Ed Bugnion, VMware founder and founding CTO, recently returned to finish his PhD at Stanford by detailing the technical innovation done. It’s a fascinating story. Early on, the VMware team made two critically important decisions: (1) they would emulate the X86 so perfectly that all the major existing operating systems would run under virtualization in their binary form, completely unchanged and (2) they would minimize the performance penalty so that software brought to market with performance optimized for a given process generation CPU (e.g. 65 nm) would work with comparable or better performance when virtualized on a CPU from the next process generation (in the example, 45 nm). Most experts at the time thought achieving these goals was impossible. To be sure, it was very difficult. For example, virtualizing the existing operating systems depended on experimentally determining what specific X86 instructions actually did, which was not what the official Intel architecture manual defined (the existing operating systems made use of the actual behavior).
Despite the fact that task looked impossible, VMware made it work with the amazing result that one can grab an X86 server workload, convert it to a virtual machine form (P-to-V), plop it down on a shared virtualized server and it just ran.
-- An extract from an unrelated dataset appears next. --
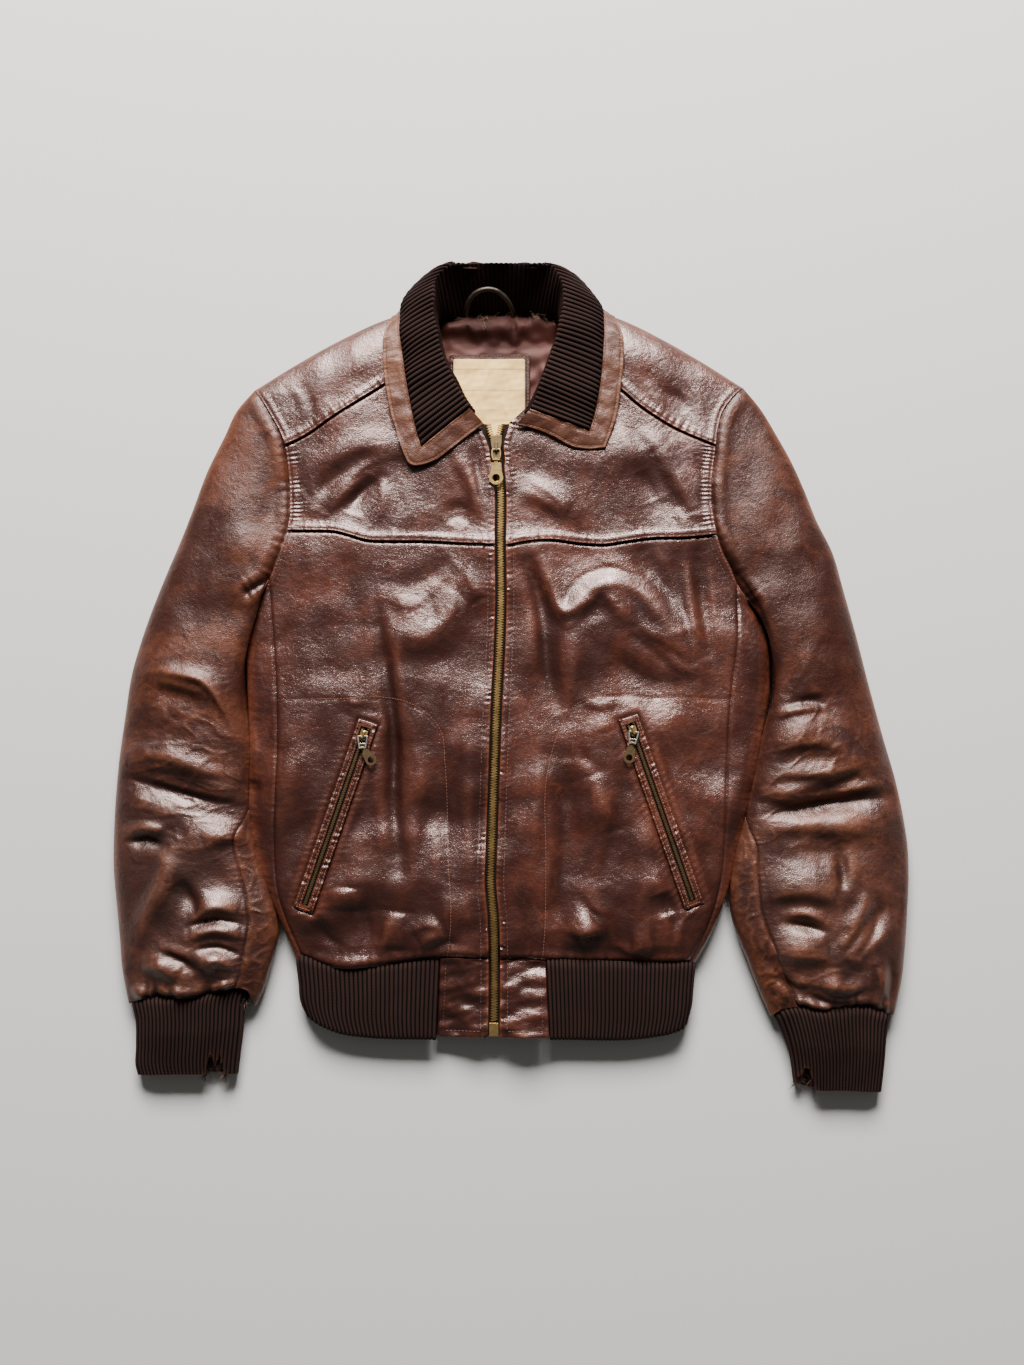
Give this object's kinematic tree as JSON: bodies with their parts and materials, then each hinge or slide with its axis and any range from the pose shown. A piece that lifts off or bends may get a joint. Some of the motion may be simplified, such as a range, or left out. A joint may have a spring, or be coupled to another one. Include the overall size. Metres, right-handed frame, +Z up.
{
  "type": "leather jacket",
  "caption": "Zip-front leather jacket with ribbed knit collar, cuffs and waistband and two slanted zip pockets, lying flat on its back.",
  "frame": {"origin": "on the floor under the middle of the whole jacket's outline", "axes": "+X towards the wearer's left sleeve, +Y towards the collar, +Z up from the floor, out of the front"},
  "size_m": [0.721, 0.756, 0.0473],
  "materials": {
    "jacket_leather": "glossy aniline leather, worn",
    "sleeve_leather": "glossy aniline leather, worn and tanned paler",
    "collar_leather": "dull worn leather",
    "rib_knit": "ribbed knit",
    "lining_satin": "satin",
    "label_leather": "smooth pale leather",
    "zip_tape": "woven tape",
    "brass": "antique brass",
    "nickel": "dull nickel plate"
  },
  "bodies": {
    "jacket": {"back": "jacket_leather", "side_right": "jacket_leather", "side_left": "jacket_leather", "shoulder_right": "jacket_leather", "shoulder_left": "jacket_leather", "yoke_right": "jacket_leather", "yoke_left": "jacket_leather", "front_right": "jacket_leather", "front_left": "jacket_leather", "label_patch": "jacket_leather", "hanger_loop": "jacket_leather", "pocket_welt_right": "jacket_leather", "pocket_welt_left": "jacket_leather", "sleeve_upper_right": "sleeve_leather", "sleeve_upper_left": "sleeve_leather", "sleeve_under_right": "sleeve_leather", "sleeve_under_left": "sleeve_leather", "collar_border": "collar_leather", "cuff_top_right": "rib_knit", "cuff_top_left": "rib_knit", "cuff_under_right": "rib_knit", "cuff_under_left": "rib_knit", "waist_rib": "rib_knit", "collar_rib": "rib_knit", "lining": "lining_satin", "label": "label_leather", "zip_tape": "zip_tape", "zip_chain": "brass", "zip_slider": "brass", "zip_box": "brass", "pocket_zip_right": "brass", "pocket_zip_left": "brass", "pocket_slider_right": "brass", "pocket_slider_left": "brass"},
    "main_link": {"zip_link": "brass"},
    "main_pull": {"zip_pull": "brass"},
    "pocket_link_right": {"pocket_link_right": "nickel"},
    "pocket_pull_right": {"pocket_pull_right": "brass"},
    "pocket_link_left": {"pocket_link_left": "nickel"},
    "pocket_pull_left": {"pocket_pull_left": "brass"}
  },
  "joints": [
    {"name": "main_link_swing", "type": "hinge", "parent": "jacket", "child": "main_link", "pos_m": [-0.01393, 0.2024, 0.03202], "axis": [-1, 0, 0], "range_deg": [0, 90]},
    {"name": "main_pull_swing", "type": "hinge", "parent": "main_link", "child": "main_pull", "pos_m": [-0.01393, 0.19245, 0.03202], "axis": [-1, 0, 0], "range_deg": [0, 90]},
    {"name": "pocket_link_right_swing", "type": "hinge", "parent": "jacket", "child": "pocket_link_right", "pos_m": [-0.13403, -0.06356, 0.03249], "axis": [-1, 0, 0], "range_deg": [0, 90]},
    {"name": "pocket_pull_right_swing", "type": "hinge", "parent": "pocket_link_right", "child": "pocket_pull_right", "pos_m": [-0.13403, -0.07406, 0.03249], "axis": [-1, 0, 0], "range_deg": [0, 90]},
    {"name": "pocket_link_left_swing", "type": "hinge", "parent": "jacket", "child": "pocket_link_left", "pos_m": [0.11061, -0.05954, 0.03289], "axis": [-0.9895, 0.1444, 0], "range_deg": [0, 90]},
    {"name": "pocket_pull_left_swing", "type": "hinge", "parent": "pocket_link_left", "child": "pocket_pull_left", "pos_m": [0.10909, -0.06993, 0.03289], "axis": [-0.9895, 0.1444, 0], "range_deg": [0, 90]}
  ]
}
Amazing! This enabled server consolidation, it enabled running very different stacks on the same hardware, and it enabled shared and automated data centers, elastic computing, and so on. Amazing. Never have so many benefited so greatly from the work of so few, to paraphrase the old saying.
Can we do something similar with networks? Finding the elegantly simple network virtualization solution is all the more important because server virtualization is so simple and effective and begs to have the other system components adapt as transparently. For example, if you virtualize an application that runs on a set of physical servers, the virtual machines probably want to find each other and cooperate with each other over the network exactly as they used to (unchanged), using a variety of network mechanisms, including low level mechanisms like ARP. But if we build a big virtualized data center, and we can position our VM’s flexibly, how we keep all that “local” network traffic between the VM’s that are part of one application system from overwhelming the shared network? How can we create separated “virtual” networks and manage them as simply as we manage virtual machines. The sad answer is that we probably can’t in any comparable simple and elegant way.
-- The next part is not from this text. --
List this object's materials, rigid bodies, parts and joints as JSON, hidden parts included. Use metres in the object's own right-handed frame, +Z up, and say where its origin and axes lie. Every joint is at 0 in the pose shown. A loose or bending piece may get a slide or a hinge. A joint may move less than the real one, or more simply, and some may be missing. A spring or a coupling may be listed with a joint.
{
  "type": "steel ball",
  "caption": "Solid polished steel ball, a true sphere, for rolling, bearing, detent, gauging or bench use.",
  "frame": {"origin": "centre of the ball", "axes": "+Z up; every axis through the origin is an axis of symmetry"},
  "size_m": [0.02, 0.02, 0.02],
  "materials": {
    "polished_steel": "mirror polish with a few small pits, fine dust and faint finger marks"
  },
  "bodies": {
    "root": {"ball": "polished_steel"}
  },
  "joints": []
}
It’s not because the virtual network people aren’t as bright as the VMware team; the current SDN and OpenFlow startups have some of the smartest people in the valley. It’s because the virtualizing a network is very different from virtualizing a server. I’m not foolish enough to try and prove that building a network “hypervisor” can’t be done (“never say never!”) but here’s why I wouldn’t bet on it being done. Networks can unquestionably be virtualized; the question is at what effort and with what impact on the continuing use of existing equipment. If it’s a “fork lift” upgrade, then what is the value proposition that justifies the additional capital outlay? But back to the problems: first of all, at the physical level, network operation depends on specialized, shared programmable hardware (packet forwarding hardware) and associated real-time software (e.g., responding to local changes to assure bridging and avoiding packet forwarding loops). There aren’t any comparable globally shared hardware and distributed server resources; server virtualization in contrast is a very local issue (the interface between a software work load and a virtual machine). A virtual network is distributed software and hardware. There are more moving parts. (File systems are distributed, but software uses storage in abstracted ways already, not as raw hardware.)
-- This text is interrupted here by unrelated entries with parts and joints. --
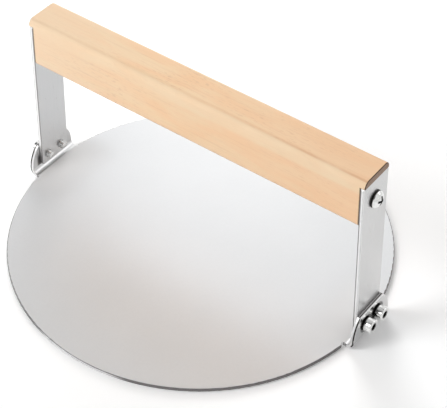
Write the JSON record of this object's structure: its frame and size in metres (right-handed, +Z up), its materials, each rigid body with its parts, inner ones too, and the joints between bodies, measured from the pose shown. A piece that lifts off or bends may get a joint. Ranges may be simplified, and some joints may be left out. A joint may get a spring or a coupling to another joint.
{
  "type": "burger press",
  "caption": "Round flat steel plate with upright side straps and a wooden bar handle, for pressing burgers flat on a griddle.",
  "frame": {"origin": "centre of the plate's flat underside, the face that presses", "axes": "+X along the handle towards the right strap, +Z up through the handle"},
  "size_m": [0.1952, 0.18, 0.0929],
  "materials": {
    "plate_steel": "satin, finely brushed",
    "strap_steel": "satin, brushed lengthwise",
    "handle_wood": "smooth oiled beech",
    "screw_steel": "bright plated"
  },
  "bodies": {
    "root": {"press_plate": "plate_steel", "left_strap": "strap_steel", "right_strap": "strap_steel", "handle_bar": "handle_wood", "left_handle_screw": "screw_steel", "right_handle_screw": "screw_steel", "left_front_cap_screw": "screw_steel", "left_rear_cap_screw": "screw_steel", "right_front_cap_screw": "screw_steel", "right_rear_cap_screw": "screw_steel"}
  },
  "joints": []
}
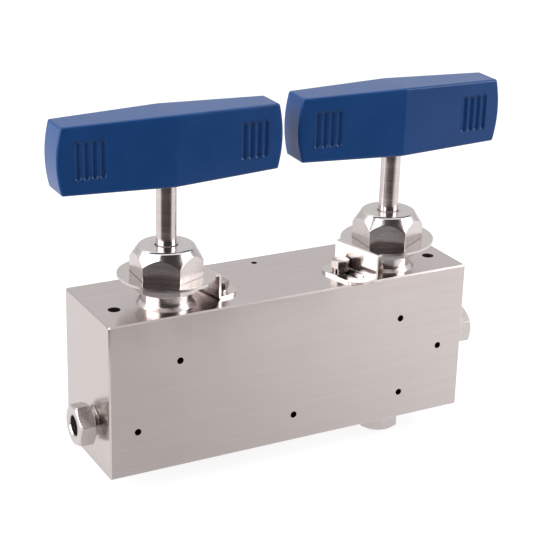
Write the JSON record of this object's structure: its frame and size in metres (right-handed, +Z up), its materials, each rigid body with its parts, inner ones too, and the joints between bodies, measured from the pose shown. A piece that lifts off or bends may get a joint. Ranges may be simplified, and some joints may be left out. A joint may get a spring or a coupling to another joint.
{
  "type": "instrument valve manifold",
  "caption": "Block-and-bleed needle valve manifold: bar-stock steel block, blue bar handles on rising stems, hex packing glands with locking brackets and tube gland nuts.",
  "frame": {"origin": "middle of the block's flat back face", "axes": "+X along the row of valves from the inlet to the outlet, +Y out of the back face, +Z up the valve stems towards the handles"},
  "size_m": [0.1519, 0.038, 0.1193],
  "materials": {
    "block_steel": "finely ground stainless bar stock",
    "gland_steel": "polished stainless, turned and milled",
    "bracket_steel": "bright stamped stainless sheet",
    "nut_steel": "turned stainless, bright",
    "stem_steel": "ground and polished stainless",
    "screw_steel": "plain stainless fastener",
    "inner_steel": "turned stainless",
    "dark_screw": "black oxide",
    "packing": "filled PTFE",
    "handle_paint": "blue semi-gloss coating"
  },
  "bodies": {
    "manifold": {"body_block": "block_steel", "inlet_gland_nut": "nut_steel", "inlet_collar": "inner_steel", "outlet_gland_nut": "nut_steel", "outlet_collar": "inner_steel", "vent_gland_nut": "nut_steel", "vent_collar": "inner_steel", "left_packing_gland": "gland_steel", "left_upper_packing_washer": "inner_steel", "left_packing": "packing", "left_lower_packing_washer": "inner_steel", "left_locking_bracket": "bracket_steel", "left_bracket_screw": "screw_steel", "left_bracket_lock_washer": "screw_steel", "right_packing_gland": "gland_steel", "right_upper_packing_washer": "inner_steel", "right_packing": "packing", "right_lower_packing_washer": "inner_steel", "right_locking_bracket": "bracket_steel", "right_bracket_screw": "screw_steel", "right_bracket_lock_washer": "screw_steel"},
    "left_needle": {"left_lower_stem": "inner_steel"},
    "left_handle_and_stem": {"left_handle": "handle_paint", "left_handle_set_screw": "dark_screw", "left_upper_stem": "stem_steel", "left_stem_retainer": "inner_steel", "left_thrust_washer": "inner_steel"},
    "right_needle": {"right_lower_stem": "inner_steel"},
    "right_handle_and_stem": {"right_handle": "handle_paint", "right_handle_set_screw": "dark_screw", "right_upper_stem": "stem_steel", "right_stem_retainer": "inner_steel", "right_thrust_washer": "inner_steel"}
  },
  "joints": [
    {"name": "left_needle_lift", "type": "slide", "parent": "manifold", "child": "left_needle", "axis": [0, 0, 1], "range_m": [0, 0.00286]},
    {"name": "left_handle_turn", "type": "hinge", "parent": "left_needle", "child": "left_handle_and_stem", "pos_m": [-0.0393, -0.0229, 0.04], "axis": [0, 0, 1], "range_deg": [0, 810]},
    {"name": "right_needle_lift", "type": "slide", "parent": "manifold", "child": "right_needle", "axis": [0, 0, 1], "range_m": [0, 0.00286]},
    {"name": "right_handle_turn", "type": "hinge", "parent": "right_needle", "child": "right_handle_and_stem", "pos_m": [0.03984, -0.0229, 0.04], "axis": [0, 0, 1], "range_deg": [0, 810]}
  ],
  "couplings": [
    {"joint": "left_needle_lift", "follows": "left_handle_turn", "m_per_rad": 0.00020213},
    {"joint": "right_needle_lift", "follows": "right_handle_turn", "m_per_rad": 0.00020213}
  ]
}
Secondly, there doesn’t seem to be any simple way of managing the entire control plane in a network while reusing a lot of the existing device software (avoiding the forklift upgrade). Today, network control plane management happens through the exchange of messages between adjacent network nodes. For example, if a specific link fails, the failure is detected by the nodes that directly connect to the link. They respond to the failure by changing their local control plane so that the failed link is not used and then communicate impact of that change to the other nodes they directly connect to. Those nodes in turn deal with the change, adjust their local control plane and in turn propagate the impact to their adjacent nodes. Again, in contrast to the virtual server case, there is a lot more distributed (and complex) mechanism to deal with.
I don’t mean to suggest that we can’t build new forms of networks that will solve the problems we are currently vexed by, or to suggest that interesting solutions can’t be found leveraging today’s networks. What I do mean to suggest is that it’s unlikely that a simple and elegant solution like the hypervisor will be found as a magic bullet.